Just cut me was my attitude that time a perforated abdomen got all complicated and I crossed over only to return. The nuns were wrong. The purity of a body depends on circumstance and not morality.
So it’s the luck of the draw that this week I go into a sixth surgery. I'll be one-handed for a while.
Three months, the surgeon tells me, I will not have effective use of my right arm as it recovers from rotator cuff surgery. You know, the doctor said, you don’t have to have that done. That’s what the other surgeon said about the bag he installed.
Doc, I replied, I can’t play piano any more, I can’t hold my hands over the keyboard because it hurts so darn much and I'm not that tough any more.
Nor can I garden, split wood for the fireplace, wheel out the trash. Danged if I can type with any comfort at all, even with the Bluetooth keyboard on my lap. So punch that hole in my shoulder, Doc. In and out same day. But for the next three months, we shall see what we shall see.
Technology to the rescue. My Macintosh laptop computer has speech-to-text capability. As I speak words at a slow pace, text gradually populates the screen, approximating what I say.
My articulation is adequate to produce 90% accuracy. "'Blah blah god Tuesday' is what the computer beers when I say law blog Tuesday." That’s what 25% looks like when I say “La Bloga Tuesday is what the computer hears when I say La Bloga Tuesday.”
Speech recognition has a way to go.
Ravel composed a concerto for left-handed pianist Paul Wittgenstein. Ana Castillo’s character Carmen La Coja is a flamenco dancer. The devil walks with a limp. Lots of things can get done on one limb, and no Eileen jokes.
The night before that last surgery in January 2015, I drafted a farewell letter because I was convinced that was the one with my name on it; the pain was going to kill me. I scheduled the note for delivery two days after the surgery, saying something like "shucks, I didn’t make it". I was feeling maudlin. A couple surgeries back, I’d crossed to the other side and been sent back by the ancestors, I had no fear of dying. It’s everything I was going to miss that made me sad. Makes me sad.

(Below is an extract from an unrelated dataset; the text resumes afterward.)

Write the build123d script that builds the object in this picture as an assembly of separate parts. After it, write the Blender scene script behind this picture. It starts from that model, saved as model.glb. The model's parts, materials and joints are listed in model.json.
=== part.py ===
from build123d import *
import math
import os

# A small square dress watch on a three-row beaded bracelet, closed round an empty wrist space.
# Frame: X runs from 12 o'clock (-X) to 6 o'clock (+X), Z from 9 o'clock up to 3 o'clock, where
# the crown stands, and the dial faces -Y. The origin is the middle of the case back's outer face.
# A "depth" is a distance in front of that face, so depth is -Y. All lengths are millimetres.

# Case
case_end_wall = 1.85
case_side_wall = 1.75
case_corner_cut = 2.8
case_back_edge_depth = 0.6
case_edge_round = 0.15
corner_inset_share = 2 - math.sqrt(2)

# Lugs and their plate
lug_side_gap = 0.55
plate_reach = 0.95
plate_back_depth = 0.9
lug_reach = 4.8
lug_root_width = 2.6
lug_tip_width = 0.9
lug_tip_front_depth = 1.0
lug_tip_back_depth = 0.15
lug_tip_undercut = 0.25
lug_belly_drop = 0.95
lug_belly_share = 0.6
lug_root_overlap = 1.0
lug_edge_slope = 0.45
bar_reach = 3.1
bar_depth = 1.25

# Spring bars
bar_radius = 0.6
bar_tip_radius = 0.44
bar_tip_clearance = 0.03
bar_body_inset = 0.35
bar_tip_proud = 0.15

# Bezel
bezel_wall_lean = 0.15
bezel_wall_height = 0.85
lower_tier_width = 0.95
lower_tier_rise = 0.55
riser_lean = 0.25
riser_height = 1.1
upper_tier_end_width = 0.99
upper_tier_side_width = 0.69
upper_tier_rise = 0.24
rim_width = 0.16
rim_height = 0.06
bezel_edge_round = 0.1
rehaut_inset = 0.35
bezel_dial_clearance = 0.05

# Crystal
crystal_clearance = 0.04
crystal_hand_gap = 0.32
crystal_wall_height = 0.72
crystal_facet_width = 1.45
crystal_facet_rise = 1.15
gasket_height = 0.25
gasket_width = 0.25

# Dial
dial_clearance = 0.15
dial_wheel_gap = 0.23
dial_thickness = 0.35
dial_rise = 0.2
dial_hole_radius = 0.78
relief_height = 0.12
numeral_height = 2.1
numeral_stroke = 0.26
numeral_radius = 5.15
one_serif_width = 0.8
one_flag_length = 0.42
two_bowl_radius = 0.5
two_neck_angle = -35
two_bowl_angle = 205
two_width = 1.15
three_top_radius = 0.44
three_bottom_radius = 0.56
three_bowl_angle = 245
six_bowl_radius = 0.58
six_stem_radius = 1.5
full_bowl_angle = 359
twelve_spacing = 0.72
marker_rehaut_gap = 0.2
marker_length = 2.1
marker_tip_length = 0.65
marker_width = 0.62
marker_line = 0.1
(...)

So here I go again. One more time under anesthetic. This time I am going to concentrate on the last moment of reality. Not the part where I feel the veins boil and my body thinks it’s curling up as the sensation sweeps up my arm to flow across my face and every nerve trembles and you're out but you don't know it.
Not that moment. There’s a moment, I look at the vinyl tube going out of sight into my arm, a hand brings a black needle into view. It's amazingly puny the potent needle. A sparkle of eye contact with the anesthesiologist, “ready?”
And that's the moment. “Yes,” I say. She slides in the plunger, a last glimpse of the solid world.
See you next Tuesday. Or, as my grampa said in the face of uncertainties big or small, a ver.